Zuerst erscheint nur der Kopf. Julian Schnabel steckt ihn durch die Tür, schaut nach rechts und links, verschwindet wieder.

„Kommt er eh?“, hatte einer der Kollegen im Vorfeld gefragt. Ganz abwegig ist die Frage nicht. Schnabel, Superstar der globalen Kunstszene mit oft zitiertem „überlebensgroßem Ego“, hat den Ruf, manchmal schwierig sein zu können. Doch wenig später schiebt sich tatsächlich seine ganze, massive Gestalt durch die Tür ins Ostlicht: Helles Sakko, eine Art weiße Jogginghose, das heraushängende, weit offene Hemd wird sich als ärmellos erweisen, die Bänder seiner Sneaker sind lose. Ähnlich locker gibt sich der Maler selbst. „Hello everybody!“

Er habe sich nie als Fotografen betrachtet, wird Schnabel später erklären. Tatsächlich besitze er nicht einmal eine Kamera. „Die Leute glauben, dass sie beim Fotografieren etwas festhalten, aber in Wahrheit verpassen sie alles.“ Er macht sich einen Spaß aus dem Selfie-Hype. Vor dem Louvre habe er zwei Selfiestick-Trägern angeboten, das Bild für sie zu machen – und sich samt ihnen abgelichtet.

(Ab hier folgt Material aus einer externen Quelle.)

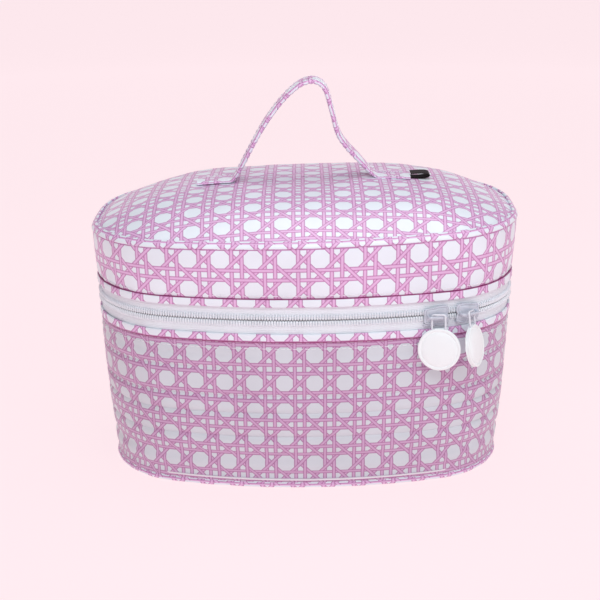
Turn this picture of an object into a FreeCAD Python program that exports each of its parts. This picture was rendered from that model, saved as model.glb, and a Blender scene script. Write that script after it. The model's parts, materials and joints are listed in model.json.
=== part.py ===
import FreeCAD, Part
import math
import os

# Makeup train case: a soft padded box of coated canvas with a domed lid, a coil zipper
# round three sides, a fabric hinge across the straight back and one strap handle.
# Millimetres. +X is the case's right, -Y its front, +Z up. The origin is the middle of
# the face that it rests on.

Vector = FreeCAD.Vector

# ---- overall sizes: the outline is measured at the top seam ----
HALF_WIDTH = 130.0
FRONT_DEPTH = 90.0
BACK_DEPTH = 85.0
FRONT_BOW_RADIUS = 330.0
FRONT_CORNER_RADIUS = 62.0
SIDE_BOW_RADIUS = 500.0
BACK_CORNER_RADIUS = 80.0

# ---- how far each level stands inside that outline ----
BASE_INSET = 8.0
BODY_RIM_INSET = 2.0
LID_RIM_INSET = 1.5
ZIP_BEHIND_RIM = 0.8

# ---- heights ----
BODY_HEIGHT = 97.0
ZIP_OPENING = 25.5
LID_BAND_HEIGHT = 32.0
DOME_RISE = 19.0
DOME_FULLNESS = 4.0

# ---- the padded wall, from the outside in ----
CANVAS = 0.9
FOAM = 4.0
LINING = 0.8
BOARD = 1.5
BASE_FOAM = 3.0
BINDING = 1.0
BINDING_WIDTH = 5.0

# ---- pipings ----
PIPING_PROUD = 1.2
PIPING_HEIGHT = 3.0
BASE_PIPING_LIFT = 0.3
ZIP_PIPING_HEIGHT = 4.5
ZIP_PIPING_PROUD = 1.0
ZIP_PIPING_ON_TAPE = 0.06

# ---- zipper ----
TAPE = 0.6
COIL_DEPTH = 1.6
COIL_HEIGHT = 2.9
COIL_PARTING = 1.3
PARTING_WEB = 0.6
FIT_GAP = 0.4
STOP_LENGTH = 3.0
STOP_DEPTH = 0.8
COIL_STOP_SHORT = 22.0

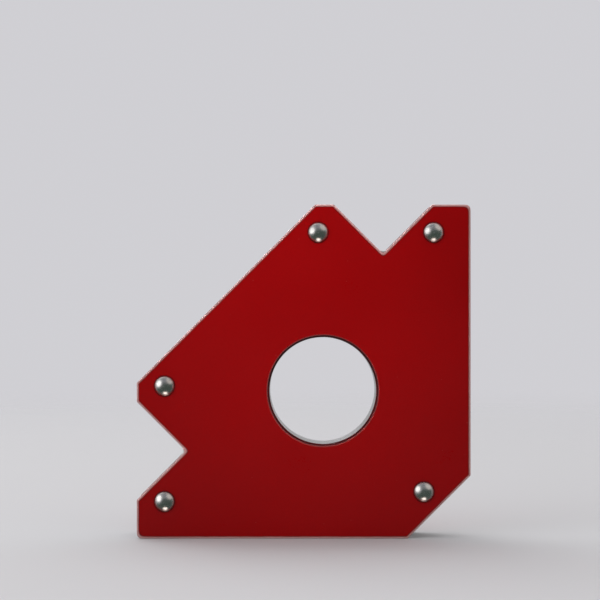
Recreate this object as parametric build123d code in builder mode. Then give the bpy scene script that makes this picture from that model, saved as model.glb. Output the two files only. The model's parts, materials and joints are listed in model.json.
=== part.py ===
from build123d import *
import os

# Magnetic welding holder: two arrow-shaped steel plates riveted over a core of ferrite magnets.
#
# Row frame: X to the right, Y through the thickness (front face towards -Y), +Z up. The holder
# stands on its bottom working edge, and the origin is the centre of its footprint on that edge.
#
# Outline points are given as (u, v): u is the distance in from the right working edge, and v the
# height above the bottom working edge. The outline mirrors onto itself when u and v swap, so one
# half is listed and the other half follows from it.

# Driving dimensions, in millimetres
SIDE = 127.0  # length of the two square working sides
PLATE_THICKNESS = 2.0
CORE_THICKNESS = 12.0  # gap between the plates
CORNER_CUT = 24.0  # leg of the 45 degree cut across the square corner
NOTCH_CENTRE = 33.3  # distance of each notch's centre from its nearest square side
NOTCH_DEPTH = 18.7  # to the sharp apex, so the mouth is twice as wide
NOSE_END = 59.2  # where the flat tip beside each notch meets the long slope

APEX_RADIUS = 2.5  # relief at the bottom of each notch
SQUARE_RADIUS = 2.0  # the two free corners of the square sides
POINT_RADIUS = 0.6  # every other corner of the outline
PLATE_EDGE_RADIUS = 0.5  # ground break on the outside edges of the plates

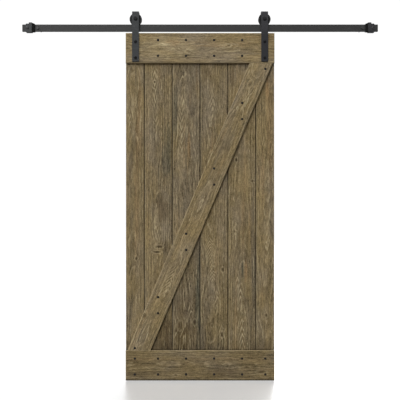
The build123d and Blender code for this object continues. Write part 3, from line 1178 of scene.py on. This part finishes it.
@dataclass
class Hardware:
    """Everything of steel and rubber: rail, spacers, stops, hangers, rollers and their fixings."""

    frame: dict
    coats: tuple[tuple[tuple[str, ...], Union[PowderCoat, Rubber]], ...] = (
        (("track_rail",), PowderCoat("rail_coat", (42, 42, 42), rub=0.25, shine=0.25)),
        (("hanger_strap_left", "stop_left"),
         PowderCoat("strap_coat", (40, 42, 43), (88, 90, 91), rub=0.4, shine=0.25, painted_top_light=1.25)),
        # The right strap and stop take a darker copy of the strap coat: painted shade.
        (("hanger_strap_right", "stop_right"),
         PowderCoat("strap_coat_right_painted_shade", (32, 32, 34), (80, 80, 82), rub=0.35, shine=0.2,
                    painted_top_light=1.9)),
        (("wall_spacer", "lag_bolt", "stop_bolt", "stop_nut"),
         PowderCoat("screw_coat", (42, 42, 42), roughness=0.42, rub=0.3)),
        (("axle_",), PowderCoat("axle_coat", (30, 30, 31), roughness=0.62, rub=0.2, shine=0.12)),
        (("roller",), PowderCoat("roller_coat", (18, 18, 19), roughness=0.5, rub=0.15, shine=0.15)),
        (("strap_bolt", "strap_nut"),
         PowderCoat("fixing_coat", (12, 12, 13), roughness=0.5, rub=0.1, shine=0.12)),
        (("stop_bumper",), Rubber("bumper_rubber")),
    )
    thread_metal: PowderCoat = PowderCoat("thread_steel", (70, 70, 72), (120, 118, 112), rub=0.6)
    bolt_count: int = 4
    thread_root: float = 0.0037
    thread_height: float = 0.0007
    thread_half: float = 0.35
    thread_pitch: float = 0.0032
    thread_start: float = 0.004
    thread_point: float = 0.010
    thread_steps: int = 20

    def dress(self) -> None:
        """Give every metal and rubber node its finish."""
        for starts, finish in self.coats:
            names = [name for name in self.frame["nodes"] if name.startswith(starts)]
            dress(names, finish.material(), self.frame)
            log.info("dressed %s in %s", ", ".join(names), finish.name)

    def build_threads(self) -> None:
        """Cut the lag bolts' threads: one helical ridge round the part that enters the wall."""
        steel = self.thread_metal.material()
        ridge = [(self.thread_root, -self.thread_half * self.thread_pitch),
                 (self.thread_root + self.thread_height, 0.0),
                 (self.thread_root, self.thread_half * self.thread_pitch)]
        for number in range(1, self.bolt_count + 1):
            low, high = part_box(f"lag_bolt_{number}")
            centre = Vector(((low.x + high.x) / 2, 0.0, (low.z + high.z) / 2))
            length = high.y - self.thread_point - self.thread_start
            turns = length / self.thread_pitch
            steps = round(turns * self.thread_steps)
            shape = bmesh.new()
            start = [shape.verts.new(centre + Vector((radius, self.thread_start + rise, 0.0)))
                     for radius, rise in ridge]
            edges = [shape.edges.new((start[a], start[b])) for a, b in ((0, 1), (1, 2), (2, 0))]
            bmesh.ops.spin(shape, geom=start + edges, cent=centre, axis=(0.0, 1.0, 0.0),
                           dvec=(0.0, length / steps, 0.0), angle=2.0 * math.pi * turns,
                           steps=steps, use_duplicate=False)
            bmesh.ops.holes_fill(shape, edges=shape.edges, sides=len(ridge))
            finish_piece(f"thread_{number}", shape, steel, "track")


@dataclass(frozen=True)
class SoftLight:
    """A far, soft light that shines evenly on the whole part."""

    name: str
    place: Point
    spread: float
    strength: float


@dataclass
class Studio:
    """A pale floor, soft light from the upper left and a camera square to the leaf."""

    eye: Point = (0.3995, -3.048, -1.0586)
    lens: float = 44.0
    sensor: float = 36.0
    lights: tuple[SoftLight, ...] = (
        SoftLight("sky", (-2.3, -2.6, 3.6), 75.0, 2.75),
        SoftLight("key", (-2.0, -3.6, 2.8), 14.0, 0.75),
        SoftLight("back", (2.4, 3.0, 2.2), 60.0, 2.4),
    )
    backdrop: float = 1.04
    ambient: float = 0.03
    floor_gap: float = 0.006
    floor_reach: float = 9.0
    floor_grey: float = 0.2
    floor_glow: float = 1.1
    floor_blur: float = 0.34
    floor_sheen: float = 0.6

    def build_camera(self) -> None:
        """Set up the camera, level and square to the leaf."""
        data = bpy.data.cameras.new("camera")
        data.lens = self.lens
        data.sensor_width = self.sensor
        camera = bpy.data.objects.new("camera", data)
        bpy.context.scene.collection.objects.link(camera)
        camera.location = self.eye
        camera.rotation_euler = (math.pi / 2, 0.0, 0.0)
        bpy.context.scene.camera = camera

    def build_lights(self) -> None:
        """Add the lights, each turned towards the leaf's middle."""
        middle = Vector((self.eye[0], 0.0, self.eye[2]))
        for soft in self.lights:
            data = bpy.data.lights.new(soft.name, "SUN")
            data.angle = math.radians(soft.spread)
            data.energy = soft.strength
            light = bpy.data.objects.new(soft.name, data)
            bpy.context.scene.collection.objects.link(light)
            light.location = middle + Vector(soft.place)
            light.rotation_euler = (-Vector(soft.place)).to_track_quat("-Z", "Y").to_euler()

    def build_surroundings(self) -> None:
        """Make the room: white where it is seen, dimmer where it only lights things."""
        world = bpy.data.worlds.new("studio")
        bpy.context.scene.world = world
        world.use_nodes = True
        tree = world.node_tree
        tree.nodes.clear()
        path = tree.nodes.new("ShaderNodeLightPath")
        choose = tree.nodes.new("ShaderNodeMixShader")
        output = tree.nodes.new("ShaderNodeOutputWorld")
        for socket, strength in zip(choose.inputs[1:], (self.ambient, self.backdrop)):
            white = tree.nodes.new("ShaderNodeBackground")
            white.inputs["Color"].default_value = (1.0, 1.0, 1.0, 1.0)
            white.inputs["Strength"].default_value = strength
            tree.links.new(white.outputs[0], socket)
        either = tree.nodes.new("ShaderNodeMath")
        either.operation = "MAXIMUM"
        tree.links.new(path.outputs["Is Camera Ray"], either.inputs[0])
        tree.links.new(path.outputs["Is Glossy Ray"], either.inputs[1])
        tree.links.new(either.outputs[0], choose.inputs[0])
        tree.links.new(choose.outputs[0], output.inputs["Surface"])

    def build_floor(self) -> None:
        """Lay the pale floor just under the leaf, with a soft reflection."""
        graph = NodeGraph("studio_floor")
        graph.shader.inputs["Base Color"].default_value = (*(self.floor_grey,) * 3, 1.0)
        graph.shader.inputs["Specular IOR Level"].default_value = 0.0
        graph.shader.inputs["Emission Color"].default_value = (1.0, 1.0, 1.0, 1.0)
        path = graph.add("ShaderNodeLightPath").outputs
        seen = graph.math("MAXIMUM", path["Is Camera Ray"], path["Is Glossy Ray"])
        glow = graph.math("MULTIPLY", seen, self.floor_glow)
        graph.join(glow, graph.shader.inputs["Emission Strength"])
        sheen = graph.add("ShaderNodeBsdfGlossy")
        sheen.inputs["Roughness"].default_value = self.floor_blur
        surface = graph.add("ShaderNodeMixShader")
        share = graph.math("MULTIPLY", path["Is Camera Ray"], self.floor_sheen)
        graph.join(share, surface.inputs[0])
        graph.join(graph.shader.outputs["BSDF"], surface.inputs[1])
        graph.join(sheen.outputs[0], surface.inputs[2])
        graph.join(surface.outputs[0], graph.output.inputs["Surface"])
        shape = bmesh.new()
        bmesh.ops.create_grid(shape, x_segments=1, y_segments=1, size=self.floor_reach)
        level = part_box("bottom_board")[0].z - self.floor_gap
        bmesh.ops.translate(shape, verts=shape.verts, vec=(self.eye[0], 0.0, level))
        mesh = bpy.data.meshes.new("floor")
        shape.to_mesh(mesh)
        shape.free()
        mesh.materials.append(graph.material)
        floor = bpy.data.objects.new("floor", mesh)
        bpy.context.scene.collection.objects.link(floor)

    def build(self) -> None:
        """Set up camera, lights, surroundings and floor."""
        self.build_camera()
        self.build_lights()
        self.build_surroundings()
        self.build_floor()
        bpy.context.scene.view_settings.view_transform = "Standard"
        log.info("set up the studio")


def main() -> None:
    """Load the frame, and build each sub-assembly and the studio."""
    logging.basicConfig(level=logging.INFO, format="%(name)s: %(message)s")
    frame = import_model()
    leaf = DoorLeaf(frame)
    leaf.dress()
    leaf.build_nails()
    hardware = Hardware(frame)
    hardware.dress()
    hardware.build_threads()
    Studio().build()


if __name__ == "__main__":
    main()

Dass er trotzdem zu fotografieren begann, hat mit seiner Liebe zu einer 20x24-Inch-Polaroid aus den Siebzigerjahren zu tun. Weltweit gibt es nur sechs Stück davon, Schnabel war bei einer Charity-Aktion angeboten worden, damit zu arbeiten. Er tat es – und machte weiter. Dazu muss man wissen: Das antiquiert anmutende Ding ist riesig – und nur für Studioaufnahmen gedacht. Schnabel mietete die Kamera über Jahre hinweg samt ihrem tschechischen Besitzer und „Operator“ Jan Hnizdo, verfrachtete das sperrige Gerät in unterschiedlichste Räume, ins Freie, an den Strand. „Mit ihr ist alles eins zu eins“, sagt er über die Kamera. „Sie ist sehr körperlich.“

Montauk und Palazzo Chupi

Seinen Zugang beschreibt er angelehnt an William Carlos Williams. Die Wahrheit liege in den Dingen, „und indem man die Dinge fotografiert, nimmt man sie wahr“. Dass er die Bilder gemacht habe, „war eigentlich nur ein Werkzeug für mich selbst, um auf diese verschiedenen Orte zu schauen, die ich geschaffen habe, auf die Bilder, die ich gemalt habe oder die Skulpturen, an denen ich gearbeitet habe“.

Für den Betrachter ergäben sich daraus verschiedene Einstiege. „Jemand, der sich dafür interessiert, wie ich wohne, denkt sich vielleicht: Oh, so schaut es in seinem Haus aus.“ Fotos aus seinem Freiluft-Studio in Montauk auf Long Island gibt es ebenso wie aus dem Palazzo Chupi, jenem pinkfarbenen Venedigabklatsch, den er im New Yorker West Village auf eine ehemalige Parfümfabrik bauen ließ.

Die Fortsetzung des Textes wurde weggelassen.